RICHMOND, Va. -- Virginia took a big step Thursday toward eliminating most of the state's 21 abortion clinics, approving a bill that would likely make rules so strict the medical centers would be forced to close, Democrats and abortion rights supporters said.
Gov. Bob McDonnell, a Republican and Catholic, supports the measure and when he signs it into law, Virginia will become the first state to require clinics that provide first-trimester abortions to meet the same standards as hospitals. The requirements could include anything from expensive structural changes like widening hallways to increased training and mandatory equipment the clinics currently don't have.
While abortion providers must be licensed in Virginia, the clinics resemble dentists' offices and are considered physicians offices, similar to those that provide plastic and corrective eye surgeries, colonoscopies and a host of other medical procedures.
Democrats and abortion rights supporters said the change would put an estimated 17 of the state's 21 clinics out of business.
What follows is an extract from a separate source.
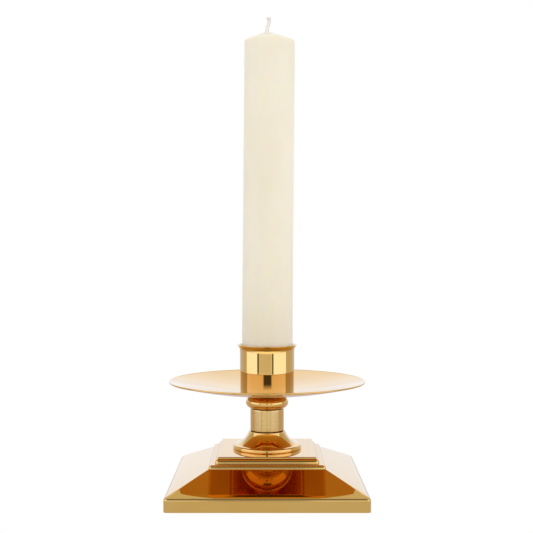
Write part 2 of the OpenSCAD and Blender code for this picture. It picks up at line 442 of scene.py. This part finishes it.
def build_base():
    """The cast base: band, slopes, three steps, and the hollow and boss underneath."""
    half = radius("base_shell")
    z0 = low("base_shell")
    slope_low, slope_top = 9.5 * MM, 23.3 * MM
    low_half, mid_half, plate_half = 41.4 * MM, 37.05 * MM, 35.15 * MM
    edge_r = 2.2 * MM
    k = (slope_top - slope_low) / (half - low_half)
    angle = math.degrees(math.atan(k))
    edge_x = half - edge_r
    edge_z = slope_low + edge_r * (k - math.hypot(1, k))
    foot_r = 0.2 * MM
    corner_r = 2.5 * MM

    outside = [(x, z, corner_r) for x, z in arc(half - foot_r, z0 + foot_r, foot_r, -90, 0, 4)]
    outside += [(half, z0 + 1.2 * MM, corner_r), (half, edge_z - 0.25 * MM, corner_r)]
    crown = 9               # degrees that the buffed lower edge of the slope turns in a slow curve
    crown_a = 90 - angle - crown
    outside += [(x, z, corner_r) for x, z in arc(edge_x, edge_z, edge_r, 0, crown_a, 12)]
    x0, z0_edge, _ = outside[-1]
    slow_r = 26 * MM
    a0 = math.radians(crown_a)
    cx, cz = x0 - slow_r * math.cos(a0), z0_edge - slow_r * math.sin(a0)
    slow_curve = arc(cx, cz, slow_r, crown_a, 90 - angle, 8)[1:]
    outside += [(x, z, 2.3 * MM) for x, z in slow_curve]
    x1, z1, _ = outside[-1]
    for share, corner in ((0.008, 2.3), (0.05, 1.6), (0.3, 1.0), (0.7, 0.8), (0.99, 0.7)):
        outside.append((x1 + (low_half - x1) * share, z1 + (slope_top - z1) * share, corner * MM))
    low_z, mid_z = slope_top + 2.6 * MM, PLATE_Z - 1.2 * MM
    outside += step_profile(low_half, slope_top, low_z, 0.05 * MM, 2.1 * MM, 1.8 * MM)
    outside.append((mid_half - 0.9 * MM, low_z, 0.9 * MM))
    outside += step_profile(mid_half, low_z, mid_z, 0.25 * MM, 2.8 * MM, 2.2 * MM)
    outside.append((plate_half + 0.02 * MM, mid_z, 0.8 * MM))
    outside += step_profile(plate_half, mid_z, PLATE_Z, 0.02 * MM, 0.6 * MM, 1.0 * MM)
    outside.append((plate_half - 0.6 * MM, PLATE_Z, 0.6 * MM))

    rings = [plan_ring(x, corner, z) for x, z, corner in outside]
    like = rings[0]
    ceiling_z, boss_z, boss_r = PLATE_Z - 4.8 * MM, 20 * MM, 12 * MM
    for r, z in ((25 * MM, PLATE_Z), (ROD_HOLE_R, PLATE_Z), (ROD_HOLE_R, boss_z),
                 (boss_r - 0.5 * MM, boss_z), (boss_r, boss_z + 0.5 * MM), (boss_r, ceiling_z)):
        rings.append(round_ring(r, z, like))
    rebate, ledge_z = half - 3 * MM, high("backing_board")
    hollow, knee, neck = rebate - 2.5 * MM, 38 * MM, 32.5 * MM
    wall = 3.6 * MM

    def under_slope(x):
        """The hollow's height below the slope, one wall down."""
        return slope_low + k * (half - x) - wall

    for x, z, corner in (
        (neck, ceiling_z, 3 * MM),
        (neck, under_slope(knee), 3 * MM),
        (knee, under_slope(knee), 3 * MM),
        (hollow, under_slope(hollow), 3 * MM),
        (hollow, ledge_z, 3 * MM),
        (rebate, ledge_z, 1.5 * MM),
        (rebate, z0 + 0.3 * MM, 1.5 * MM),
        (rebate + 0.3 * MM, z0, 1.6 * MM),
    ):
        rings.append(plan_ring(x, corner, z))
    piece = make_object("base_shell_brass", *skin_rings(rings))
    weigh_normals(piece)
    finish_piece(piece, "holder", "polished_brass", MATERIALS["base"], "base_shell")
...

Most of the clinics also provide birth control, cancer screenings and other women's health services.
"This is not about safety for women. This is about ideology, and this is about politics," said Tarina Keene, executive director of NARAL Pro-Choice Virginia. "The women of the commonwealth are going to be the ones left to suffer."
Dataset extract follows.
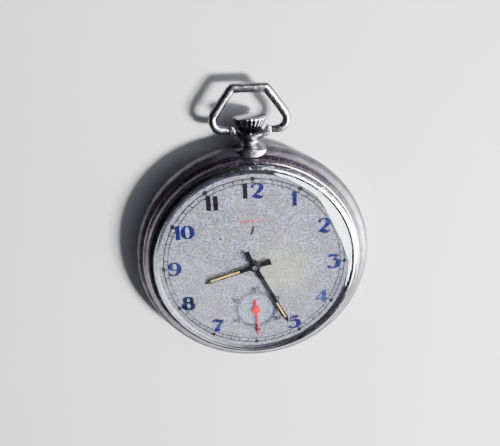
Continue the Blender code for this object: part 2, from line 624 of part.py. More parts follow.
def make_barrel():
    wall = turned([(8.3, 3.8), (8.62, 3.8), (8.62, 4.8), (8.3, 4.8)], BARREL, 24)
    teeth = gear_outline(BARREL_GEAR, BARREL, BARREL_PHASE)
    floor = plate(teeth, BARREL_FLOOR, 5.15, [circle(BARREL, 0.65, 16)])
    add("barrel_drum", joined(floor, wall), "brass", (*BARREL, 4.6))
    cover = plate(circle(BARREL, 8.2, 24), 3.82, 4.0, [circle(BARREL, 0.95, 16)])
    add("barrel_cover", cover, "brass", (*BARREL, 4.6))
    core_top = BARREL_FLOOR - GAP
    sections = [(0.7, 1.72, 2.66), (0.9, 2.66, 4.05), (2.0, 4.05, core_top), (0.6, core_top, 6.4)]
    add("barrel_arbor", stepped(sections, BARREL, 20, bore=(0.33, 2.4)), "steel", (*BARREL, 4.6))
    coil = spiral_band(BARREL, 2.25, 8.0, 4.5, 0, 0.09, 15)
    add("mainspring", plate(coil, 4.08, core_top), "blued_steel", (*BARREL, 4.6))
    ratchet = plate(gear_outline(RATCHET_GEAR, BARREL, 0.0), 1.7, 2.5, [circle(BARREL, 0.7 + FINE_GAP, 20)])
    add("ratchet_wheel", ratchet, "steel", (*BARREL, 2.1))
    add("ratchet_screw", stepped([(1.4, 1.3, 1.65), (0.3, 1.65, 2.2)], BARREL), "steel", (*BARREL, 2.1))
    teeth = gear_outline(CROWN_GEAR, CROWN_WHEEL, CROWN_WHEEL_PHASE)
    wheel = plate(teeth, 1.7, 2.5, [circle(CROWN_WHEEL, 1.0, 20)])
    add("crown_wheel", wheel, "steel", (*CROWN_WHEEL, 2.1))
    screw = stepped([(1.6, 1.3, 1.65), (0.95, 1.65, 2.65), (0.45, 2.65, 3.4)], CROWN_WHEEL)
    add("crown_wheel_screw", screw, "steel")
    click = plate(stadium(CLICK, CLICK_TIP, 0.95, 0.15, 6), 1.9, 2.5)
    stud = stepped([(0.35, 2.4, 3.3)], CLICK, 12)
    add("click", joined(click, stud), "steel", (*CLICK, 2.2))
    foot = (-12.4, 14.3)
    outline = arc(foot, 0.8, 150, 330, 6) + arc((-10.0, 12.4), 3.3, 105, 62, 5)
    outline += arc((-10.0, 12.4), 3.6, 62, 115, 5)
    add("click_spring", plate(outline, 2.0, 2.4), "blued_steel")


def add_wheel(name, gear, centre, phase, low, high, arbor_radius, finish="brass"):
    hole = circle(centre, arbor_radius + FINE_GAP, 12)
    add(name, plate(gear_outline(gear, centre, phase), low, high, [hole]), finish, (*centre, low))


def add_arbor(name, centre, sections, gear, phase, low, high):
    """A steel arbor with its pinion's leaves."""
    leaves = plate(gear_outline(gear, centre, phase, 4), low, high)
    add(name, joined(stepped(sections, centre, 12), leaves), "steel", (*centre, low))


def make_train():
    add_wheel("centre_wheel", CENTRE_GEAR, CENTRE, 0.0, 5.3, 5.55, 0.5)
    sections = [(0.25, 2.8, 3.64), (0.5, 3.64, 7.04), (0.32, 7.04, 9.5)]
    add_arbor("centre_arbor", CENTRE, sections, CENTRE_PINION, CENTRE_PINION_PHASE, 4.52, 5.2)
    add_wheel("third_wheel", THIRD_GEAR, THIRD, 0.0, 3.74, 3.94, 0.3)
    sections = [(0.12, 2.8, 3.64), (0.3, 3.64, 5.8), (0.12, 5.8, 6.3)]
    add_arbor("third_arbor", THIRD, sections, THIRD_PINION, THIRD_PINION_PHASE, 5.22, 5.62)
    add_wheel("fourth_wheel", FOURTH_GEAR, FOURTH, 0.0, 4.9, 5.15, 0.3)
    sections = [(0.12, 2.8, 3.65), (0.3, 3.65, 5.8), (0.15, 5.8, 9.15)]
    add_arbor("fourth_arbor", FOURTH, sections, FOURTH_PINION, FOURTH_PINION_PHASE, 3.66, 4.0)
    teeth = []
    for i in range(ESCAPE_TEETH):
        angle = LEVER_ANGLE + 2 * pi * (i + 0.5) / ESCAPE_TEETH
        teeth += [polar(ESCAPE, 2.0, angle - 0.12), polar(ESCAPE, ESCAPE_RADIUS, angle + 0.1)]
        teeth += [polar(ESCAPE, ESCAPE_RADIUS - 0.15, angle + 0.13), polar(ESCAPE, 2.0, angle + 0.04)]
    wheel = plate(teeth, 4.25, 4.5, [circle(ESCAPE, 0.22 + FINE_GAP, 12)])
    add("escape_wheel", wheel, "steel", (*ESCAPE, 4.4))
    sections = [(0.1, 3.75, 4.13), (0.22, 4.13, 5.8), (0.1, 5.8, 6.3)]
    add_arbor("escape_arbor", ESCAPE, sections, ESCAPE_PINION, ESCAPE_PINION_PHASE, 4.85, 5.2)


def make_escapement():
    """The lever's outline is drawn along +X from the pallet arbor, then turned towards the balance."""
    upper = [
        (3.7, 0.16), (3.72, 0.62), (3.3, 0.62), (2.9, 0.3), (0.9, 0.3), (0.35, 0.8), (-0.7, 1.85),
        (-1.15, 1.75), (-0.85, 1.3), (-0.45, 0.6),
    ]
    outline = [(3.3, 0.16)] + upper + [(x, -y) for x, y in upper[::-1]] + [(3.3, -0.16)]
    fork = plate(outline, 4.25, 4.5, [circle((0, 0), 0.27, 12)])
    add("pallet_fork", place_hand(fork, PALLET, LEVER_ANGLE), "steel", (*PALLET, 4.4))
    sections = [(0.1, 3.75, 4.13), (0.25, 4.13, 5.8), (0.1, 5.8, 6.3)]
    add("pallet_arbor", stepped(sections, PALLET, 12), "steel", (*PALLET, 4.4))

    windows = []
    for start in (12, 192):
        outer = arc((0, 0), BALANCE_RADIUS - 0.9, start, start + 156, 12)
        windows.append(outer + arc((0, 0), 1.6, start + 130, start + 26, 4))
    wheel = plate(circle((0, 0), BALANCE_RADIUS, 36), 2.9, 3.6, [circle((0, 0), 0.47, 12), *windows])
    add("balance_wheel", place_hand(wheel, BALANCE, 0), "brass", (*BALANCE, 3.2))
    sections = [(0.12, 1.25, 2.15), (0.3, 2.15, 2.86), (0.45, 2.86, 3.64)]
    sections += [(0.3, 3.64, 5.8), (0.12, 5.8, 6.4)]
    add("balance_staff", stepped(sections, BALANCE, 12), "steel", (*BALANCE, 3.2))
    roller = plate(circle(BALANCE, 1.0, 20), 3.75, 3.95, [circle(BALANCE, 0.3 + FINE_GAP, 12)])
    pin = stepped([(0.13, 3.8, 4.5)], polar(BALANCE, 0.75, LEVER_ANGLE + pi), 8)
    add("roller", joined(roller, pin), "steel", (*BALANCE, 3.8))
    stud_angle = direction(BALANCE, BALANCE_FOOT)
    coil = spiral_band(BALANCE, 0.6, 3.9, 6, stud_angle, 0.04, 14)
    add("hairspring", plate(coil, 2.3, 2.5), "blued_steel")
    add("hairspring_stud", stepped([(0.35, 2.13, 2.6)], polar(BALANCE, 4.35, stud_angle), 12), "steel")


def make_motion_work():
    pipe = turned([(0.35, 7.1), (0.5, 7.1), (0.5, 9.85), (0.35, 9.85)], segments=12)
    leaves = plate(gear_outline(CANNON_GEAR, CENTRE, 0.0, 4), 7.1, 7.7, [circle(CENTRE, 0.42, 12)])
    add("cannon_pinion", joined(pipe, leaves), "steel", (*CENTRE, 7.4))
    hole = circle(MINUTE_WHEEL, 0.35, 12)
    pinion = plate(gear_outline(MINUTE_PINION, MINUTE_WHEEL, 0.0, 4), 7.4, 8.05, [hole])
    wheel = plate(gear_outline(MINUTE_GEAR, MINUTE_WHEEL, MINUTE_PHASE), 7.4, 7.65, [hole])
    add("minute_wheel", joined(wheel, pinion), "brass", (*MINUTE_WHEEL, 7.5))
    pipe = turned([(0.55, 7.8), (0.85, 7.8), (0.85, 9.5), (0.55, 9.5)], segments=12)
    wheel = plate(gear_outline(HOUR_GEAR, CENTRE, HOUR_PHASE), 7.82, 8.05, [circle(CENTRE, 0.7, 12)])
    add("hour_wheel", joined(pipe, wheel), "brass", (*CENTRE, 7.9))
    add_wheel("setting_wheel", SETTING_GEAR, SETTING, SETTING_PHASE, 7.4, 7.65, 0.38, "steel")
    phase = INTERMEDIATE_PHASE
    add_wheel("intermediate_wheel", SETTING_GEAR, INTERMEDIATE, phase, 5.62, 7.65, 0.43, "steel")


def make_winding_works():
    stem_axis = (0, CROWN_LOW, BAND_HEIGHT)
    sections = [(0.4, 11.0, 12.7), (STEM_RADIUS, 12.7, 18.0), (0.35, 18.0, 18.6), (STEM_RADIUS, 18.6, 29.3)]
    add("winding_stem", lie_along_y(stepped(sections), BAND_HEIGHT), "steel", stem_axis)
    pinion = plate(gear_outline(WINDING_GEAR, (0, 0), 0.0, 4), 16.2, 17.0, [circle((0, 0), 0.63, 16)])
    add("winding_pinion", lie_along_y(pinion, BAND_HEIGHT), "steel", (0, 16.6, BAND_HEIGHT))
    sleeve = turned(
        [
            (0.63, 13.9), (0.95, 13.9), (0.95, 14.6), (0.7, 14.6),
            (0.7, 15.4), (0.95, 15.4), (0.95, 16.1), (0.63, 16.1),
        ],
        segments=16,
    )
    add("sliding_pinion", lie_along_y(sleeve, BAND_HEIGHT), "steel", (0, 15, BAND_HEIGHT))

    lever = plate(stadium(SETTING_LEVER, (0, 18.3), 1.0, 0.45, 8), 7.05, 7.35)
    pin = stepped([(0.2, 5.0, 7.2)], (0, 18.3), 8)
    add("setting_lever", joined(lever, pin), "steel", (*SETTING_LEVER, 7.2))
    yoke = plate(stadium(YOKE, (-0.1, 15.0), 0.9, 0.4, 8), 7.05, 7.35)
    finger = stepped([(0.2, 5.35, 7.2)], (-0.1, 15.0), 8)
    add("yoke", joined(yoke, finger), "steel", (*YOKE, 7.2))
    spring = stadium((-8.0, 11.8), (-3.2, 14.4), 0.8, 0.15, 8)
    add("yoke_spring", plate(spring, 7.05, 7.3), "blued_steel")


def main():
    for obj in list(bpy.data.objects):
        bpy.data.objects.remove(obj)
    make_case()
    make_crystal()
    make_pendant()
    make_bow()
    make_crown()
    make_dial()
    make_hands()
    make_plate_and_bridges()
    make_barrel()
    make_train()
    make_escapement()
    make_motion_work()
    make_winding_works()


main()
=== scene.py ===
"""Looks of the open-face pocket watch: case metal, domed glass, worn printed dial, hands and movement finishes.

Lengths in this script are millimetres unless a name says otherwise; MM turns them into Blender's metres.
Frame: +Z out of the dial, +Y to 12 o'clock, +X to 3 o'clock, origin at the centre of the back's rest face.
"""

import json
from math import asin, cos, degrees, hypot, pi, radians, sin

import bmesh
import bpy
from mathutils import Matrix, Vector


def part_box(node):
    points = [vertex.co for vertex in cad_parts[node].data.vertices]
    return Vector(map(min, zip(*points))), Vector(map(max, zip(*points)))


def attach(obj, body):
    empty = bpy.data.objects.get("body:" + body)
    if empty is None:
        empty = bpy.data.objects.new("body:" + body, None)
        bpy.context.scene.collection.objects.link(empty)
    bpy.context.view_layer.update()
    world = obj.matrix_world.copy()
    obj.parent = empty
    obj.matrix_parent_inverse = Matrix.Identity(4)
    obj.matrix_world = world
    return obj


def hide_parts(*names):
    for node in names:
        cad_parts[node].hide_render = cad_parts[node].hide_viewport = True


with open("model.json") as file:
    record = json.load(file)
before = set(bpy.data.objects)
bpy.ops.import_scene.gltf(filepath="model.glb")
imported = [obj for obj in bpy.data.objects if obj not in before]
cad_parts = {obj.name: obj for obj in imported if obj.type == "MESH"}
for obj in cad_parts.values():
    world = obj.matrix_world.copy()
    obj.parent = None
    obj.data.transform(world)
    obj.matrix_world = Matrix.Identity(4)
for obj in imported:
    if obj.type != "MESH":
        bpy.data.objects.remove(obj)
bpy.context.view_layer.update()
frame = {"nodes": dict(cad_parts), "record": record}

MM = 0.001


def box_mm(node):
    """Lowest and highest corners of a CAD node, in millimetres."""
    low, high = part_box(node)
    return [value / MM for value in low], [value / MM for value in high]


# ---- sizes read from the frame ----
CASE_RADIUS = box_mm("case_middle")[1][0]
BEZEL_RADIUS = box_mm("bezel")[1][0]
DIAL_TOP = box_mm("dial")[1][2]
CRYSTAL_TOP = box_mm("crystal")[1][2]
JOINT_AT = {joint["name"]: joint.get("pos_m") for joint in frame["record"]["behaviour"]["joints"]}
FOURTH = (JOINT_AT["seconds_hand_turn"][0] / MM, JOINT_AT["seconds_hand_turn"][1] / MM)
BOW_AXIS_Y = JOINT_AT["bow_swing"][1] / MM
BAND_HEIGHT = JOINT_AT["bow_swing"][2] / MM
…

Abortion rights supporters warned of legal challenges while supporters heralded it as a way to make the procedures safer.
"It is not about banning abortions," said Sen. Jill Vogel, R-Winchester. "It is simply caring for women who are about to have an invasive surgical procedure and creating an environment for them where they have the opportunity to do that in a place that is safe."
No other state requires clinics that provide early abortions to meet hospital standards.
Nineteen states, including Virginia, require an abortion to be performed in a hospital after 12 weeks, according to the Guttmacher Institute, which tracks abortions and laws concerning the procedures.
More than 27,000 of the 28,000 abortions performed each year in Virginia are completed during the first-trimester, Keene said.
"Does Virginia really want to take the lead in such obstruction?" asked Sen. Maime Locke, D-Hampton, who called the bill "draconian and patriarchal at best."
Democrats argued it wouldn't pass constitutional muster because it would put an undue burden on poor women and those in rural areas, where clinics likely would close. They also argued it would violate the equal protection guarantees of the Constitution by treating abortions differently than similar procedures.
"Absolutely all that will be accomplished by this vote is to restrict access to a safe and legal procedure to poor women," said Sen. Mary Margaret Whipple, D-Arlington. "This does nothing to end abortions. It is purely discriminatory. It makes me heartsick."
Laurence H. Tribe, professor of constitutional law at Harvard Law School, said the bill would likely be deemed unconstitutional "because its transparent purpose and effect would be to make such early abortions far more difficult if not impossible for many women to obtain."
Attorney General Ken Cuccinelli, who supported similar legislation as a state senator, said he believes the law would be constitutional.
"For over 25 years, Virginia abortion clinics have not been held to minimal health and safety standards," he said. "As a result, women who walk into these clinics are often not treated with the care and respect that any human being deserves."
Anti-abortion bills typically die in a Democrat-controlled Senate committee, but Republicans in the House tacked it onto a bill that already had passed the Senate. Doing so allowed the bill to sidestep the committee and forced a vote on the Senate floor, where Democrats hold a 22-18 majority.
Two anti-abortion Democrats voted with Republicans, and Lt. Gov. Bill Bolling, a Republican, cast the tie-breaking vote after hours of debate.
After it becomes law in July, the state Board of Health will take public comments before issuing the guidelines. The board is appointed by the governor.